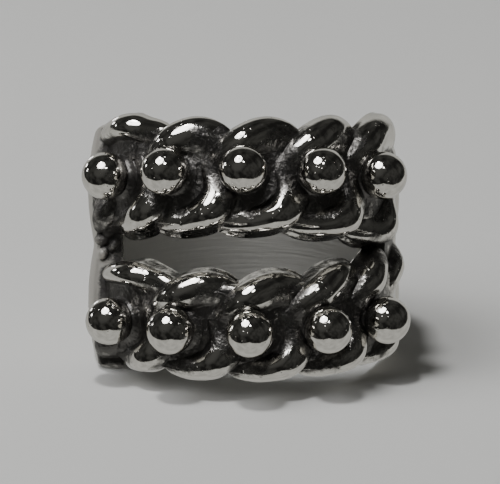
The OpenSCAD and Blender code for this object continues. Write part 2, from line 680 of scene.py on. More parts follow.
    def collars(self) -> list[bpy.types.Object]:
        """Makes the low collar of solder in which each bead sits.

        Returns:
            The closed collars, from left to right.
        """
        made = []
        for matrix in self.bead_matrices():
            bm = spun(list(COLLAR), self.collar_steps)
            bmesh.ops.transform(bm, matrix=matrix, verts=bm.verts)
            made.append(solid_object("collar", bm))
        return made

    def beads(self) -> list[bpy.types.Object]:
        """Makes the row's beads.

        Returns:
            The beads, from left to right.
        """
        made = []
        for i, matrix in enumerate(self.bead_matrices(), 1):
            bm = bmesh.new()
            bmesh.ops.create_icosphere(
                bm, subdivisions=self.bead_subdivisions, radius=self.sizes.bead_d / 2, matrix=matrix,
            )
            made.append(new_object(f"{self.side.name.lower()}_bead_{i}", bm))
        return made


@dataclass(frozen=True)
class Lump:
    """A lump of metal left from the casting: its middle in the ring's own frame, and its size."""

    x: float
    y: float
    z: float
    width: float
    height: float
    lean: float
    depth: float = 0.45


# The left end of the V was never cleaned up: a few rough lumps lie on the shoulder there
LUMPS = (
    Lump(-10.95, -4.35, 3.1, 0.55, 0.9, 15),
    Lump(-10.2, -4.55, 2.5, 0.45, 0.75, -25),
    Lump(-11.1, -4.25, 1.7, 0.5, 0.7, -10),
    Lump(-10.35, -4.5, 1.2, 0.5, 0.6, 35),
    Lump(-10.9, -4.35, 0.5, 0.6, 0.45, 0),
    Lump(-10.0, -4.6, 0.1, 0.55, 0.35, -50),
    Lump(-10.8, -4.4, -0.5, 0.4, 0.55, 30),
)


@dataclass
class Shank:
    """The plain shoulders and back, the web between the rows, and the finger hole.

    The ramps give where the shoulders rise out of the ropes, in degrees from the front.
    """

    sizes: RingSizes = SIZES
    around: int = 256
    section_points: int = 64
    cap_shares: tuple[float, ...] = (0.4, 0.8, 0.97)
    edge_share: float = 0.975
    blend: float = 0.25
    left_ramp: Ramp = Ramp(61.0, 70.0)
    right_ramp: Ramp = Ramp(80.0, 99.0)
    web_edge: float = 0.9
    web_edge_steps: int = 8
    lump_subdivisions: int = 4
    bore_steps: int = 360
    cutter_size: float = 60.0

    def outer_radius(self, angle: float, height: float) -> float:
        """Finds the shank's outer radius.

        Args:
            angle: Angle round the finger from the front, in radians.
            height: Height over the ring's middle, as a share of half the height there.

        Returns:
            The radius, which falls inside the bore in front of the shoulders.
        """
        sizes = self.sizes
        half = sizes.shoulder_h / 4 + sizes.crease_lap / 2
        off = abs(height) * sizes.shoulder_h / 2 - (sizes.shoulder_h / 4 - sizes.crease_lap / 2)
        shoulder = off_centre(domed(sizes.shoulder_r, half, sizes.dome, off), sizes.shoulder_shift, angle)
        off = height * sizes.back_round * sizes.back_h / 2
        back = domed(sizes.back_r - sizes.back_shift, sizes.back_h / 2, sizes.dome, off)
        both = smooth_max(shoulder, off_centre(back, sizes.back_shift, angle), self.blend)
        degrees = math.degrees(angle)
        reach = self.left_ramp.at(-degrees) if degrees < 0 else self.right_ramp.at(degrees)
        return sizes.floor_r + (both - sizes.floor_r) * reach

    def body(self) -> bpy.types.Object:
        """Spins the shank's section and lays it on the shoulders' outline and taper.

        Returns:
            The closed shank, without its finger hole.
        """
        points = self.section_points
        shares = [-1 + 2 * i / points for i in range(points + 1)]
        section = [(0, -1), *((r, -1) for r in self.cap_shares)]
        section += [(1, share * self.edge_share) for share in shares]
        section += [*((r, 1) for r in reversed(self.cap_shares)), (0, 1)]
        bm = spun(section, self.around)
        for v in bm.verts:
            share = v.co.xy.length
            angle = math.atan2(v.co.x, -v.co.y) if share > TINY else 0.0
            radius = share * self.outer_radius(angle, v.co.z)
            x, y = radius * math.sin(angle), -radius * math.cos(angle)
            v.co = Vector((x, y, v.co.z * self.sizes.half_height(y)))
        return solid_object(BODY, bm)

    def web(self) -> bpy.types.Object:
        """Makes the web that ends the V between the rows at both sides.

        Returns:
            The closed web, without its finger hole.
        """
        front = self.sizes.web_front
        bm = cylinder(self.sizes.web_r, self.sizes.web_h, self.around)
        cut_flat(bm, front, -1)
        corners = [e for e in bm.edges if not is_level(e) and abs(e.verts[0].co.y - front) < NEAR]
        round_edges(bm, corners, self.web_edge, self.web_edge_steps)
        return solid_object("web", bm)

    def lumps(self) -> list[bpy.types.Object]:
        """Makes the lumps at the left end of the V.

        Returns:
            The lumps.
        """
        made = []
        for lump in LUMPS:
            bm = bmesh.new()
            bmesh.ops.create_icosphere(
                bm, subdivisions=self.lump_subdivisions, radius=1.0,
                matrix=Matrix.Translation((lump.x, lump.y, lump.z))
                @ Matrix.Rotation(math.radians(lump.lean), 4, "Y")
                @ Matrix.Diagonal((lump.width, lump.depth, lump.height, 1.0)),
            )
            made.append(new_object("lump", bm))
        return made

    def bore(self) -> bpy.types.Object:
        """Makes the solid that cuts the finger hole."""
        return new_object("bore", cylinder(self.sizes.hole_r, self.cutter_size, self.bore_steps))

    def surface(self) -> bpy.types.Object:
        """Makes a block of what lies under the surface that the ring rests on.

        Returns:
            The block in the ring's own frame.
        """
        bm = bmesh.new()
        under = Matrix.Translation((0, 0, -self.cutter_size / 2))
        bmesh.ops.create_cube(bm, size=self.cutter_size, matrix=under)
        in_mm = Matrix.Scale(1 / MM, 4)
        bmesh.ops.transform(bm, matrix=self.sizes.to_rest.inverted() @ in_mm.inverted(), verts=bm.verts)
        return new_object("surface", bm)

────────

Look through the data above. Each line containing the word "from" needs to be copied.

- **In response**:
The OpenSCAD and Blender code for this object continues. Write part 2, from line 680 of scene.py on. More parts follow.
            The closed collars, from left to right.
            The beads, from left to right.
    """A lump of metal left from the casting: its middle in the ring's own frame, and its size."""
    The ramps give where the shoulders rise out of the ropes, in degrees from the front.
            angle: Angle round the finger from the front, in radians.